On a random Tuesday night, we were happy to see that many other people had already discovered Lee House (though it should be noted their south side location is currently under renovations). And given there are many more menu items I was tempted by, I’m sure to be back soon.

Lee House
10708 97 Street
(780) 438-0790
Monday-Saturday 11am-10pm

Korean Delight: Lee House

On a fine fall day (you read that right), I met up with Annie at Lee House, a Korean restaurant tucked away almost unseen in an Old Strathcona strip mall. I hadn’t been there before, though Annie had, but the ultimate reason we chose Lee House was because of its proximity to Annie’s school and my ability to get there on one direct bus after work.
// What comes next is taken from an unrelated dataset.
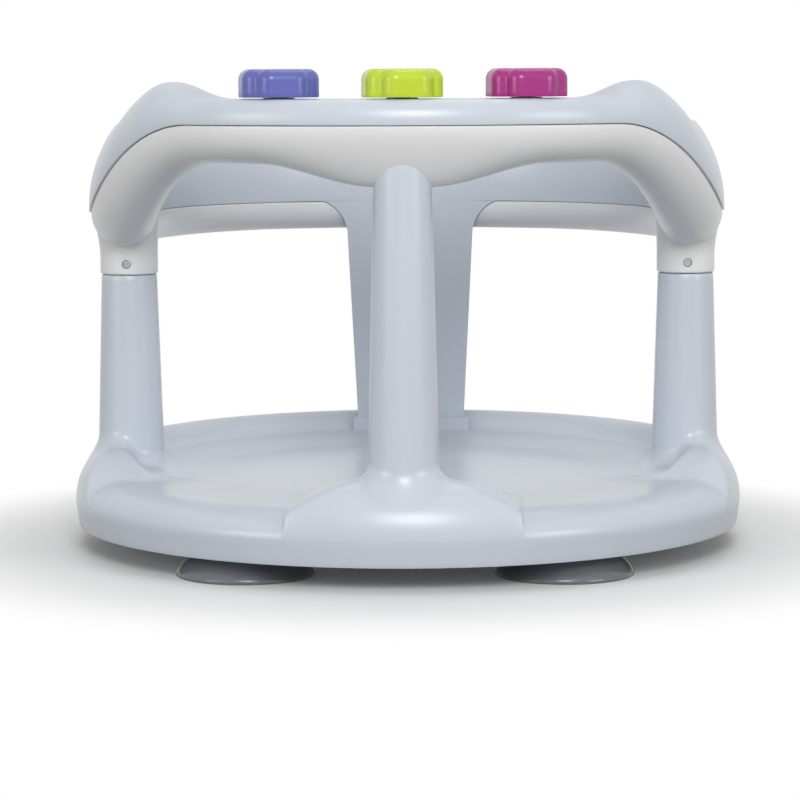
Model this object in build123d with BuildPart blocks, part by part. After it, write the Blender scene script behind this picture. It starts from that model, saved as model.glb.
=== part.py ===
from build123d import *
from math import atan2, cos, degrees, hypot, radians, sin
import os

# Baby bath ring. Millimetres, +Z up, front towards -Y, the suction cups stand on Z = 0.
# The origin is the middle of the round base, on the surface that the cups stand on.

# Walls and clearances
WALL = 2.6
PARTING_GAP = 0.3
SOCKET_CLEARANCE = 0.3
SCREW_CLEARANCE = 0.15
CUT_PAST = 1.0
SPIN_CLEARANCE = 0.1
RUNNING_GAP = 0.3

# Base moulding
BASE_RADIUS = 171.0
SKIRT_FOOT_Z = 12.0
SKIRT_TOP_Z = 24.0
SKIRT_DRAFT = 1.5
SHOULDER_WIDTH = 21.0
SEAT_Z = 37.0
RIM_RISE = 14.0
DISH_RADIUS = 112.0
MOUND_HALF_WIDTH = 56.0
MOUND_CROWN = 3.0
MOUND_SPREAD = 4.0
MOUND_FULLNESS = 0.77
RIB_FOOT_Z = 21.0
RIB_THICKNESS = 2.0

# Posts, which are one piece with the base
POST_RING_RADIUS = 143.0
POST_FOOT_RADIUS = 17.4
POST_TOP_RADIUS = 14.2
POST_FILLET = 8.0
FRONT_POST_TOP_RADIUS = 13.4
FRONT_POST_TOP_Z = 203.0
SPIGOT_RADIUS = 11.3
SPIGOT_HEIGHT = 12.0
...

About half of the tables were full upon our arrival, but continued to pick-up throughout our stay. And though we were seated at the odd table out (most of the furniture was wood; our table and chairs were seemingly spared from an 80s furniture cull), we still benefited from the warm surroundings – wood floor, wood paneling, simple grey wallpaper and incandescent lighting. Service was conversely pleasant, as our waitress respected our desire to linger.

Neither Annie or myself deviated far from our Korean favourites – I ordered my usual stone bowl bibim bab ($12.95), while she opted for the spicy noodle soup with seafood ($12.95). I did succumb to the intriguing vegetable pancakes ($10.95), however, and selected them to start our meal.

The vegetable pancakes were the weakest part of our experience, and weren’t worth it. The plate contained what was essentially battered zucchini – the dish could have been good, but had a texture that neither of us enjoyed – not quite crispy, yet not quite tender.

Vegetable Pancakes

On the other hand, my dolsot bibim bab was fantastic. I’ve never had a stone bowl version stay hot for the entire duration of my feast (being a slow eater and all), but this bowl was absolutely sizzling. I love the combination of pickled carrots, bean sprouts, and a creamy fried egg to bind the mixture together. Of course, the bits of crunchy rice are the best – a reward for reaching the bowl’s bottom.

Dolsot Bibim Bab

Annie liked her entrée as well, and in particular, the flavour and heat of the soup. She commented that the seafood was a bit lacking though, and would have traded the large mound of rice noodles for more mussels, prawns and squid.

Spicy Korean Red Chili Noodle Soup

It was a solid meal overall with few blemishes. Lee House’s relative accessibility on public transit is also a bonus (compared with, say, B-Bim-Baab), so I know I will be back in the future.